Who is behind these killings? The police commissioner must know. Can’t parliament summon him and have him testify under oath? And why is the attorney general still in office? Mr. Wako, please go home. Your EIGHTEEN years as our attorney general has brought nothing but shame to the Kenyan judiciary. Go home.

how do we force them to resign?

Tomorrow’s Sunday Nation opinion pieces are full of complaints against the ever growing culture of impunity among the ruling class in Kenya. We have become a nation in which cabinet ministers remain in office even when suspected of having ordered the killing of Kenyans a year ago, or turning a blind eye when public corporations were being looted by their cronies. The police chief, the Attorney General and the justice minister still remain in office even after a UN-sanctioned report blamed them for allowing extra-judicial killings to take place in Kenya. The entire judiciary is one giant sty filled with corrupt judges and officials. Everybody knows this but no one wants to do anything.

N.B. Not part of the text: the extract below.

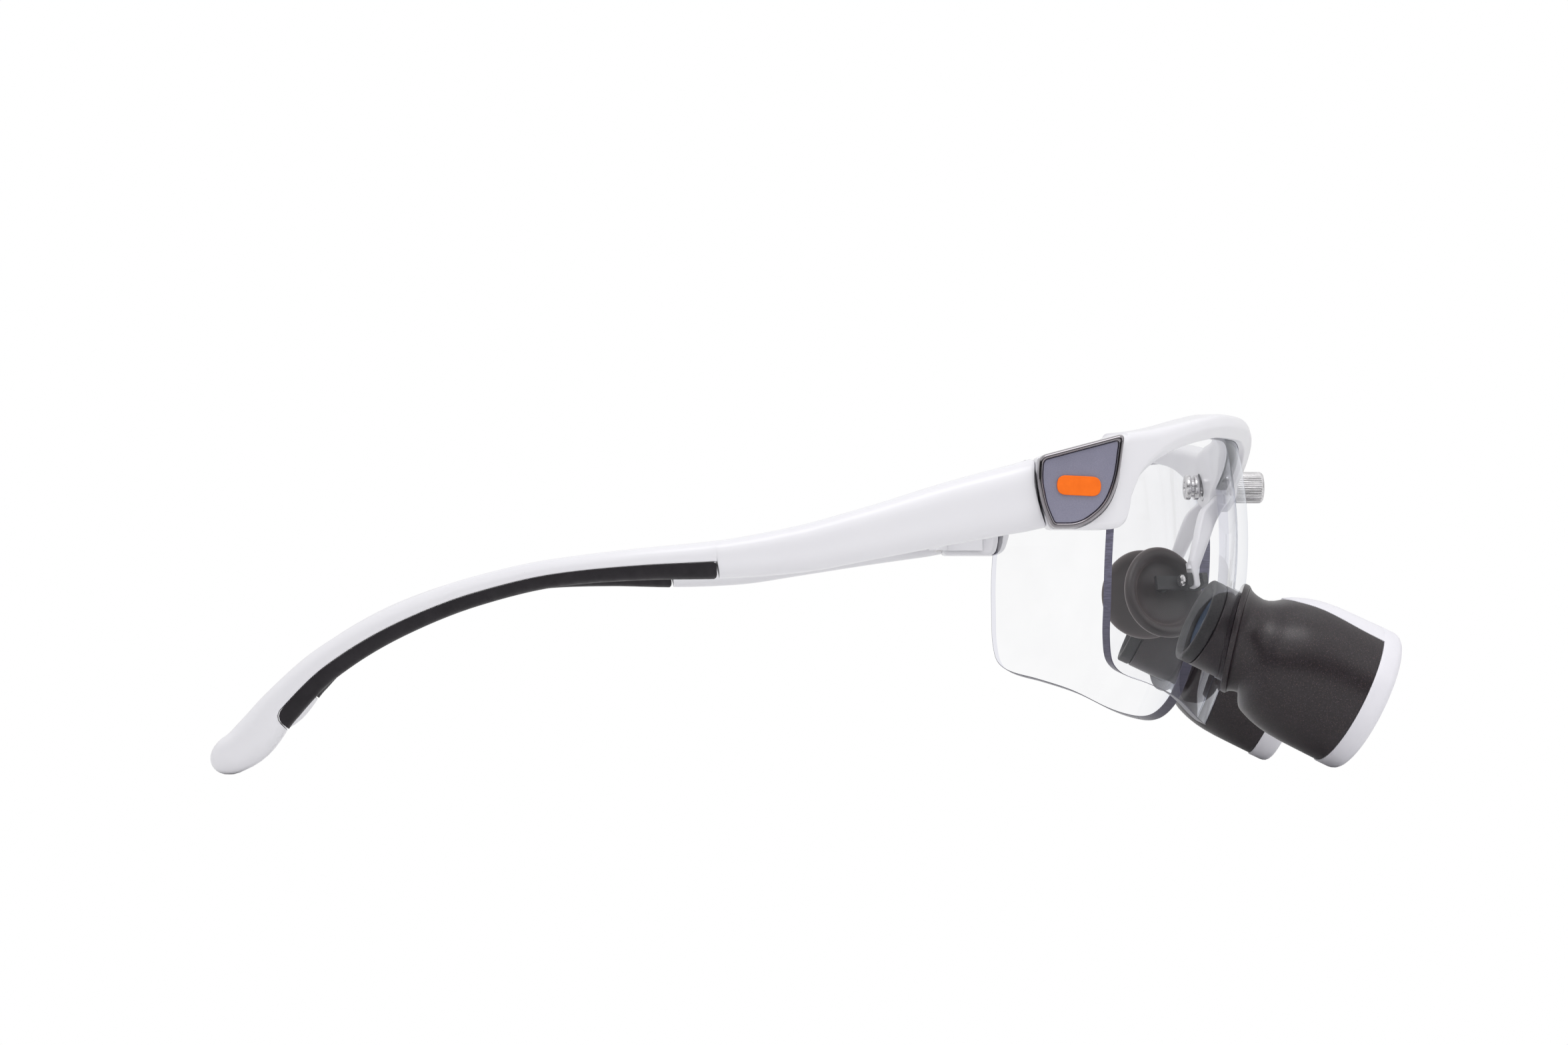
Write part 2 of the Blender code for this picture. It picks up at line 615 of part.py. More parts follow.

This may seem naive, but I am kind of surprised that Hussein Ali and Amos Wako are still in office. Especially Amos Wako. He is the man who is responsible for most of the rot in the judiciary. Under Moi he did nothing as the former president and his friends bastardized the judiciary. Kibaki probably kept him on on the request of Moi so as to protect himself and his friends against potential law suits. I say it is time Amos Wako went. He has been Attorney General for far too long with very little to show for it. During his tenure corruption has ballooned like no one’s business but with very few people ever being brought to court.

And about our corrupt cabinet ministers…. Where is the supposedly vibrant Kenyan civil society? I think it is time they took Philip Ochieng’s advice and started agitating for the sacking of certain people implicated in the many scandals that have rocked the country in the last several months.